▸ GIVEN ENTRIES:
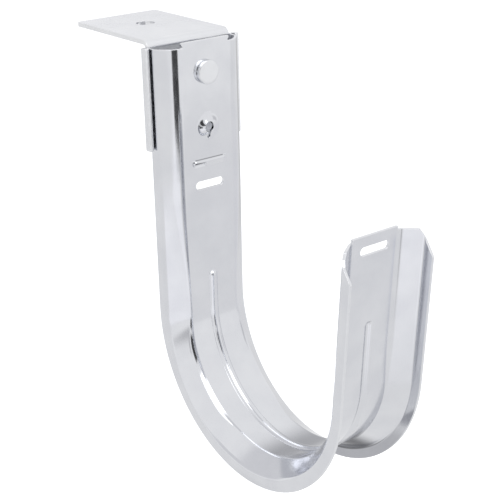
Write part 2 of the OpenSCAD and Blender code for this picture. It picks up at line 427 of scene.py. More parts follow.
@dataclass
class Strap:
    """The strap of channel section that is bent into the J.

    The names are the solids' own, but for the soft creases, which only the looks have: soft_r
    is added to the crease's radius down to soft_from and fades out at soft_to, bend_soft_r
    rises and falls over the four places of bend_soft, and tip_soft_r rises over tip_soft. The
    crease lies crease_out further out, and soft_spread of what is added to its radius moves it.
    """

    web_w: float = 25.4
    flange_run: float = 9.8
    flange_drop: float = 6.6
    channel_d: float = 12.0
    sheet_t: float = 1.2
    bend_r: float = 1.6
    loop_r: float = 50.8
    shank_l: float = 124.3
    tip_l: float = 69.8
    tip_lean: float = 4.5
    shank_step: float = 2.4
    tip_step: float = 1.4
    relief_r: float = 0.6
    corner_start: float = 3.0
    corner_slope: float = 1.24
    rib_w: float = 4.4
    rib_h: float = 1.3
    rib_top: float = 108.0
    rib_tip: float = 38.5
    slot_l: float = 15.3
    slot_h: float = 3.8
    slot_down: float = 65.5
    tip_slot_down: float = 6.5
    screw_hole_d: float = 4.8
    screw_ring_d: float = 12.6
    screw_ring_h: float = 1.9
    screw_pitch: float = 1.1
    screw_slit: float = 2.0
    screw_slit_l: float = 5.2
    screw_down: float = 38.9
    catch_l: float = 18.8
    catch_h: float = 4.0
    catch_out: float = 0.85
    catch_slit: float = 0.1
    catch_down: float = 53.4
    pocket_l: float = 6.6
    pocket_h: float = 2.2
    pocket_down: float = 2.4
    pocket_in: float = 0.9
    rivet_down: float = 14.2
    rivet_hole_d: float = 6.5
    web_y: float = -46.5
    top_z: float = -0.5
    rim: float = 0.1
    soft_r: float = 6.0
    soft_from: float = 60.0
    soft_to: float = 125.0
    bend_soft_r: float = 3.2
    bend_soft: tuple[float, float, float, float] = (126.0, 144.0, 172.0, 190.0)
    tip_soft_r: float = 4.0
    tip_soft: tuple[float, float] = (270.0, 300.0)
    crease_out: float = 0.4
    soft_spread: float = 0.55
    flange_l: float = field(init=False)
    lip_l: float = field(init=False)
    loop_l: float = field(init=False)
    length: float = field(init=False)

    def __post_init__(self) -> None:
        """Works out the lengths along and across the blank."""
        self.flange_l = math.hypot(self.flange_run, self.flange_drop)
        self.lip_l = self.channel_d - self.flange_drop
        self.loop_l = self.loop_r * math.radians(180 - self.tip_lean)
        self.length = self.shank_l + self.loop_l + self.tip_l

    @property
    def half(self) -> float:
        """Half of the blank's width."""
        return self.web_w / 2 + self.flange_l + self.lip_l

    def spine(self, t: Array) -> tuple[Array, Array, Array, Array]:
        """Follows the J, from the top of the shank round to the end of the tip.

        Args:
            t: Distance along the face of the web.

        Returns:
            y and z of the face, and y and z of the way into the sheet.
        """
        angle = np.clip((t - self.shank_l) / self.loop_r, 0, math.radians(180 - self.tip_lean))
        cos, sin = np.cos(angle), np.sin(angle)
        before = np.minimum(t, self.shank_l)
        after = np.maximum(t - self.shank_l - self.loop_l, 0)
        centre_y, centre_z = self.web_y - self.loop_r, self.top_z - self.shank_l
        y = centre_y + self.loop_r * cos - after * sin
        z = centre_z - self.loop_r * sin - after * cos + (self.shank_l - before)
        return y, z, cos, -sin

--

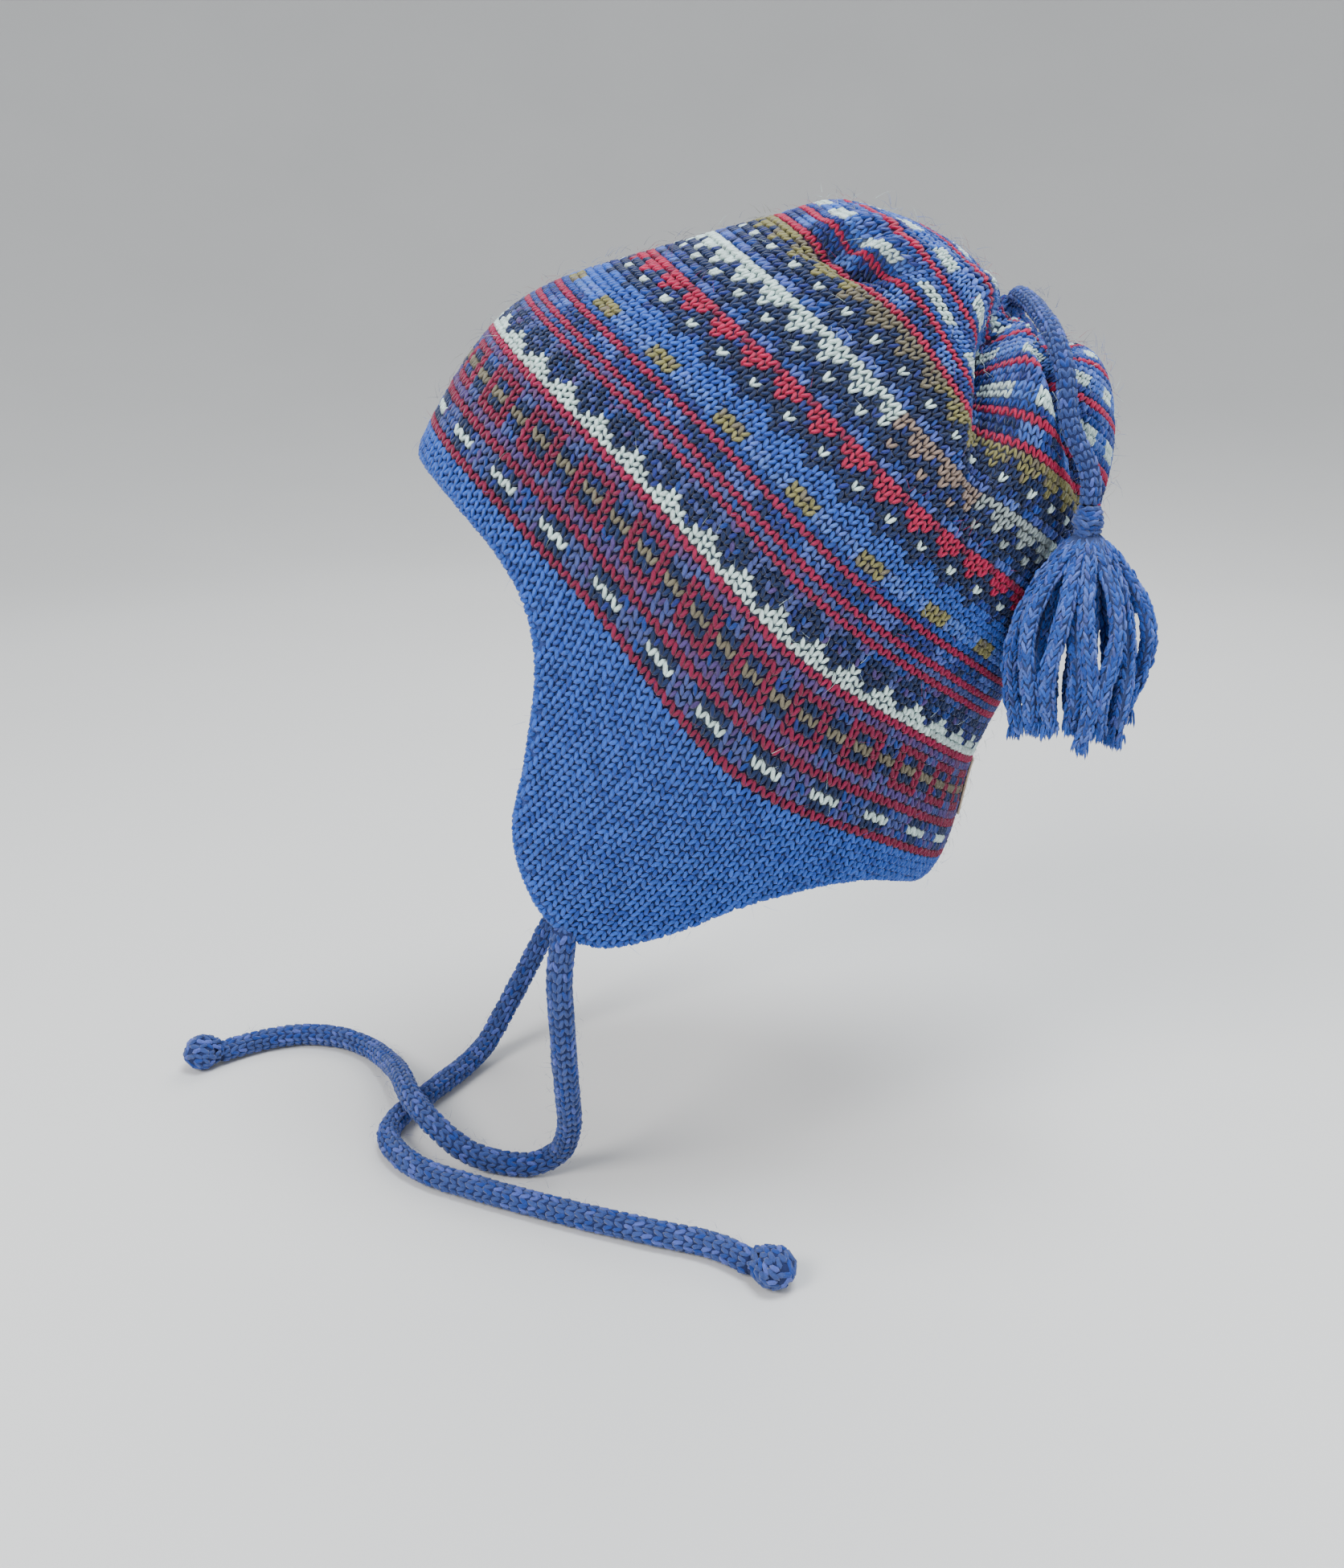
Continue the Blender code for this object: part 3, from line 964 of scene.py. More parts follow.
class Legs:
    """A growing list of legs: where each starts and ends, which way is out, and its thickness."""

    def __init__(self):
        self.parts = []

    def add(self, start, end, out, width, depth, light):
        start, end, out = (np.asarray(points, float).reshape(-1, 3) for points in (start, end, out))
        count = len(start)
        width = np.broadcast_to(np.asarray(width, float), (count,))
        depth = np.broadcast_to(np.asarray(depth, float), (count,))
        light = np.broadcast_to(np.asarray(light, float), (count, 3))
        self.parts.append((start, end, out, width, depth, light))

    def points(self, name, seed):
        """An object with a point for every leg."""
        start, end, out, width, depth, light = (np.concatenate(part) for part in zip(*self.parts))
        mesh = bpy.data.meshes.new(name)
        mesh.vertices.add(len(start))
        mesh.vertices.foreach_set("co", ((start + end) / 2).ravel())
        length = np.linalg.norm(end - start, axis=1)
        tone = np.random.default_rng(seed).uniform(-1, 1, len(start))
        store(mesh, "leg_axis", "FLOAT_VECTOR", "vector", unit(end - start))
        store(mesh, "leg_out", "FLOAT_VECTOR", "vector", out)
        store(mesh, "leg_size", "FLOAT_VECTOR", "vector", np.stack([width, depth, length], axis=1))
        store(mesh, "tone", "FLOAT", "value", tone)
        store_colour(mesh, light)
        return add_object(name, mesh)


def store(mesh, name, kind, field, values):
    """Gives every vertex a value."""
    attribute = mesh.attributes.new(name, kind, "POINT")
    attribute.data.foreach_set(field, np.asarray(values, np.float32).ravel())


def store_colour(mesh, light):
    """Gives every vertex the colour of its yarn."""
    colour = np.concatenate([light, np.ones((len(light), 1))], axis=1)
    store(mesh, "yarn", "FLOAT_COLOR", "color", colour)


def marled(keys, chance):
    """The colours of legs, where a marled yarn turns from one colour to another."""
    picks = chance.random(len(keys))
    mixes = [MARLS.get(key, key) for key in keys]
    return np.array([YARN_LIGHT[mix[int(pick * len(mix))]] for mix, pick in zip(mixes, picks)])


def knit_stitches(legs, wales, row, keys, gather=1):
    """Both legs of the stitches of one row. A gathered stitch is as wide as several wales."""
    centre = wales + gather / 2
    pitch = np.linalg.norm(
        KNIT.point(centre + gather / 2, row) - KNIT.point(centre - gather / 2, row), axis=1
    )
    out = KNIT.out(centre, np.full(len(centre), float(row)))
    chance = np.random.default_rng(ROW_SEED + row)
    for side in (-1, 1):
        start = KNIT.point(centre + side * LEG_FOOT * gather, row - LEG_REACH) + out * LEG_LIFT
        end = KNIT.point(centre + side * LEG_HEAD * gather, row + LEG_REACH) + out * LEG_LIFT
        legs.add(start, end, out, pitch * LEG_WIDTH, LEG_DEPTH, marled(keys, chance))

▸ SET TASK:
Only the lines from the line with "Continue the Blender" to the line with "self.parts.append((start, end, out, width, depth, light))", inclusive, are to be printed, exactly as they appear.

▸ SOLUTION:
Continue the Blender code for this object: part 3, from line 964 of scene.py. More parts follow.
class Legs:
    """A growing list of legs: where each starts and ends, which way is out, and its thickness."""

    def __init__(self):
        self.parts = []

    def add(self, start, end, out, width, depth, light):
        start, end, out = (np.asarray(points, float).reshape(-1, 3) for points in (start, end, out))
        count = len(start)
        width = np.broadcast_to(np.asarray(width, float), (count,))
        depth = np.broadcast_to(np.asarray(depth, float), (count,))
        light = np.broadcast_to(np.asarray(light, float), (count, 3))
        self.parts.append((start, end, out, width, depth, light))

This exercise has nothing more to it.